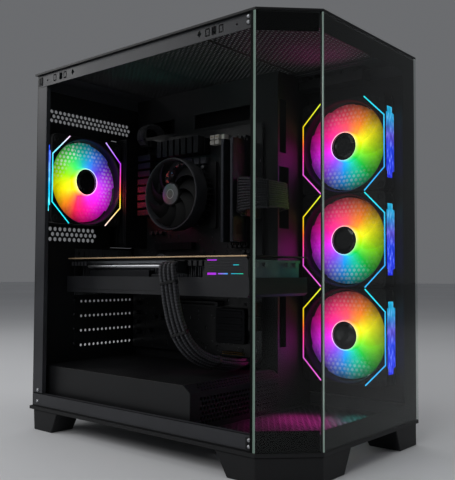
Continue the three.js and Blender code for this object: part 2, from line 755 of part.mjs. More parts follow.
// A hollow shell: the fan's well opens into it from the side, the inlet and the rocker from the rear.
function supplyCase() {
  const { x0, x1, y0, y1, z0, z1 } = supply;
  const body = block(x0, x1, y0, y1, z0, z1);
  const wall = supplyWall;
  const inside = block(x0 + wall, x1 - wall, y0 + wall, y1 - wall, z0 + wall, z1 - wall);
  const fanHole = bar('x', [supplyFanY, supplyFanZ], supplyFanHole, x1 - 2 * wall, x1 + 1, 28);
  const inletHole = block(inlet.x0 - gap, inlet.x1 + gap, y1 - 2 * wall, rear, inlet.z0 - gap, inlet.z1 + gap);
  const rockerHole = block(rocker.x0 - 1, rocker.x1 + 1, y1 - 2 * wall, rear, rocker.z0 - 1.5, rocker.z1 + 1.5);
  return cut(body, inside, fanHole, inletHole, rockerHole);
}

function supplyInlet() {
  const body = block(inlet.x0, inlet.x1, rear - 17, rear - 1.2, inlet.z0, inlet.z1);
  return cut(body, block(inlet.x0 + 2.5, inlet.x1 - 2.5, rear - 14, rear, inlet.z0 + 3, inlet.z1 - 3));
}

// The rocker's two faces meet in a shallow valley over its pivot.
function supplySwitch() {
  const middle = (rocker.z0 + rocker.z1) / 2;
  const face = supply.y1 + 2.4;
  const outline = [
    [supply.y1 - 3, middle - 4], [supply.y1 - 0.6, rocker.z0], [face - 1.2, rocker.z0],
    [face - 0.6, middle], [face, rocker.z1], [supply.y1 - 0.6, rocker.z1], [supply.y1 - 3, middle + 4],
  ];
  return sidePrism(outline, rocker.x0, rocker.x1);
}

// ---------- Assembly ----------

function addCase() {
  add('plinth', plinth(), ...plasticBlack);
  addFeet();
  add('bottom_filter', bottomFilter(), ...plasticBlack);
  add('floor_pan', floorPan(), ...steelBlack);
  add('rear_wall', rearWall(), ...steelBlack);
  add('top_frame', topFrame(), ...steelBlack);
  add('top_cover', topCover(), ...steelBlack);
  add('top_filter', topFilter(), ...plasticBlack);
  add('motherboard_tray', motherboardTray(), ...steelBlack);
  add('side_fan_bracket', sideFanBracket(), ...steelBlack);
  add('front_pillar', frontPillar(), ...steelBlack);
  add('right_panel', rightPanel(), ...steelBlack);
  add('thumbscrew_lower', thumbscrew(screwHeights[0]), ...bareMetal);
  add('thumbscrew_upper', thumbscrew(screwHeights[1]), ...bareMetal);
  addGlass();
  add('drive_cover', driveCover(), ...steelBlack);
  add('drive_cover_grille', coverGrille(), ...plasticBlack);
  add('power_button', button(powerButton.y, powerButton.radius), ...plasticBlack);
  add('reset_button', button(resetButton.y, resetButton.radius), ...plasticBlack);
  add('front_ports', frontPorts(), ...plasticBlack);
}

function addBoard() {
  add('motherboard', motherboard(), 0x0f1012, 0.6, 0);
  add('rear_ports', rearPorts(), ...bareMetal);
  add('rear_power_heatsink', finnedBlock(16, fromFront(352), fromFront(378), 285, 375, 9, 'z'), ...bareMetal);
  add('top_power_heatsink', finnedBlock(20, fromFront(262), fromFront(345), 367, 390, 8, 'y'), ...bareMetal);
  add('m2_heatsink', m2Heatsink(), ...steelBlack);
  add('cpu_heatsink', cpuHeatsink(), ...bareMetal);
  add('cpu_fan_frame', cpuFanFrame(), ...plasticBlack);
  add('memory_stick_rear', memoryStick(memorySlots[1]), ...steelBlack);
  add('memory_stick_front', memoryStick(memorySlots[3]), ...steelBlack);
}

function addCard() {
  add('card_backplate', cardBackplate(), 0x2a2622, 0.4, 0.7);
  add('card_circuit', cardCircuit(), 0x101214, 0.6, 0);
  add('card_heatsink', cardHeatsink(), ...bareMetal);
  add('card_shroud', cardShroud(), 0x2b2c30, 0.45, 0.2);
  add('card_bracket', cardBracket(), ...bareMetal);
  for (let slot = 3; slot < 7; slot += 1) {
    add(`slot_cover_${slot + 1}`, slotCover(firstSlotZ - slot * slotPitch), ...steelBlack);
  }
}

function addPower() {
  add('card_power_lead', cardPowerLead(), ...plasticBlack);
  add('board_power_lead', boardPowerLead(), ...plasticBlack);
  add('supply_case', supplyCase(), ...steelBlack);
  add('supply_inlet', supplyInlet(), ...plasticBlack);
  add('supply_switch', supplySwitch(), ...plasticBlack);
}

addCase();
addBoard();
addCard();
addPower();
addFans();

export default tower;
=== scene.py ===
"""Desktop computer tower: the looks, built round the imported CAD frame.

Shapes are given in millimetres and turned into metres when a piece is made. +Z is up, -Y is the
front and -X is the open window side. `depth(d)` is the Y of a point d millimetres behind the front.
"""
import math
import random

import bmesh
import bpy
from mathutils import Matrix, Vector


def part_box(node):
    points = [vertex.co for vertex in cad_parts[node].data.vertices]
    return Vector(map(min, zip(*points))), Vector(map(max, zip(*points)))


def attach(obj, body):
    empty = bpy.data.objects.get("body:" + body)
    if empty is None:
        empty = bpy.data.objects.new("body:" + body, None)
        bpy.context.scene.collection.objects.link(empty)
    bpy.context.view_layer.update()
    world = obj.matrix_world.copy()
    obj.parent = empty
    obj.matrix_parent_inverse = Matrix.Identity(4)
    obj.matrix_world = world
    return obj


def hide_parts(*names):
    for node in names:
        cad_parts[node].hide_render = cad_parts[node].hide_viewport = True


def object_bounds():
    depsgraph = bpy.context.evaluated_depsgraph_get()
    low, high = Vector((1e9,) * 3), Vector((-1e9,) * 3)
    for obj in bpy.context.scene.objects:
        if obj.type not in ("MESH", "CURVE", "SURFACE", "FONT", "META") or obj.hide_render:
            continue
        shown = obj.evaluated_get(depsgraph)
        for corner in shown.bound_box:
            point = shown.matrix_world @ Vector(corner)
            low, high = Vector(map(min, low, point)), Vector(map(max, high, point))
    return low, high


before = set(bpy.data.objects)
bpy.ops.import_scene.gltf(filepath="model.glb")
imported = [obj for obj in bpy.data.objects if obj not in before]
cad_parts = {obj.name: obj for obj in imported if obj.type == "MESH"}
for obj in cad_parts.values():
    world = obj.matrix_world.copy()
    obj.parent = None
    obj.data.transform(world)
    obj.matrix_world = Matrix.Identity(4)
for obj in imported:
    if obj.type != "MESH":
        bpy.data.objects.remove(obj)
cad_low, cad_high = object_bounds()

MM = 0.001
CLEARANCE = 0.15

# Case dimensions that every part shares
FRONT_Y = cad_low.y / MM
CORNER_X, CORNER_Y = 48, 49
SHEET = 1.2
FAN_BOLT = 52.5         # a 120 mm fan's screw holes, from its centre


def depth(d):
    """Y of a point d millimetres behind the front."""
    return FRONT_Y + d


def node_box(node):
    """A CAD node's lowest and highest corners, in millimetres."""
    low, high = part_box(node)
    return low / MM, high / MM


def srgb(code):
    """A linear colour from a hexadecimal one as a screen shows it."""
    channels = [((code >> shift) & 255) / 255 for shift in (16, 8, 0)]
    linear = [c / 12.92 if c <= 0.04045 else ((c + 0.055) / 1.055) ** 2.4 for c in channels]
    return (*linear, 1.0)


# ---------- Shapes ----------

def turn_x(u, v, w):
    return (w, u, v)


def turn_y(u, v, w):
    return (u, w, v)


def turn_z(u, v, w):
    return (u, v, w)


def facing(right, origin):
    """The frame of something that looks out along right x up: X right, Y up, Z towards the viewer."""
    right = Vector(right)
    up = Vector((0, 0, 1))
    out = right.cross(up)
    matrix = Matrix((right, up, out)).transposed().to_4x4()
    matrix.translation = Vector(origin)
    return matrix


def circle(radius, sides, turn=0.0, centre=(0, 0)):
    """Points round a circle; radius may be a function of the angle."""
    points = []
    for i in range(sides):
        angle = 2 * math.pi * i / sides + turn
        r = radius(angle) if callable(radius) else radius
        points.append((centre[0] + r * math.cos(angle), centre[1] + r * math.sin(angle)))
    return points


def rounded(x0, x1, y0, y1, radius, steps=3):
    """A rectangle's outline with round corners."""
    points = []
    corners = [(x1 - radius, y0 + radius, -90), (x1 - radius, y1 - radius, 0),
               (x0 + radius, y1 - radius, 90), (x0 + radius, y0 + radius, 180)]
    for cx, cy, start in corners:
        for i in range(steps + 1):
            angle = math.radians(start + 90 * i / steps)
            points.append((cx + radius * math.cos(angle), cy + radius * math.sin(angle)))
    return points


def plan(in_left, in_right, in_front, in_rear):
    """The tower's plan outline pulled in on each side, its window-side front corner cut off."""
    low, high = node_box("plinth")
    x0, y0 = low.x + in_left, low.y + in_front
    diagonal = math.hypot(CORNER_X, CORNER_Y)
    reach = low.x * CORNER_Y + (low.y + CORNER_Y) * CORNER_X + in_front * diagonal
    side_corner = (x0, (reach - x0 * CORNER_Y) / CORNER_X)
    front_corner = ((reach - y0 * CORNER_X) / CORNER_Y, y0)
    x1, y1 = high.x - in_right, high.y - in_rear
    return [(x0, y1), side_corner, front_corner, (x1, y0), (x1, y1)]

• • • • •

Exercise details. Everything from the line with "add('card_heatsink', cardHeatsink(), ...bareMetal);" through the line with "bpy.context.view_layer.update()" is to be output exactly; leave out all other lines.

Worked solution.
  add('card_heatsink', cardHeatsink(), ...bareMetal);
  add('card_shroud', cardShroud(), 0x2b2c30, 0.45, 0.2);
  add('card_bracket', cardBracket(), ...bareMetal);
  for (let slot = 3; slot < 7; slot += 1) {
    add(`slot_cover_${slot + 1}`, slotCover(firstSlotZ - slot * slotPitch), ...steelBlack);
  }
}

function addPower() {
  add('card_power_lead', cardPowerLead(), ...plasticBlack);
  add('board_power_lead', boardPowerLead(), ...plasticBlack);
  add('supply_case', supplyCase(), ...steelBlack);
  add('supply_inlet', supplyInlet(), ...plasticBlack);
  add('supply_switch', supplySwitch(), ...plasticBlack);
}

addCase();
addBoard();
addCard();
addPower();
addFans();

export default tower;
=== scene.py ===
"""Desktop computer tower: the looks, built round the imported CAD frame.

Shapes are given in millimetres and turned into metres when a piece is made. +Z is up, -Y is the
front and -X is the open window side. `depth(d)` is the Y of a point d millimetres behind the front.
"""
import math
import random

import bmesh
import bpy
from mathutils import Matrix, Vector


def part_box(node):
    points = [vertex.co for vertex in cad_parts[node].data.vertices]
    return Vector(map(min, zip(*points))), Vector(map(max, zip(*points)))


def attach(obj, body):
    empty = bpy.data.objects.get("body:" + body)
    if empty is None:
        empty = bpy.data.objects.new("body:" + body, None)
        bpy.context.scene.collection.objects.link(empty)
    bpy.context.view_layer.update()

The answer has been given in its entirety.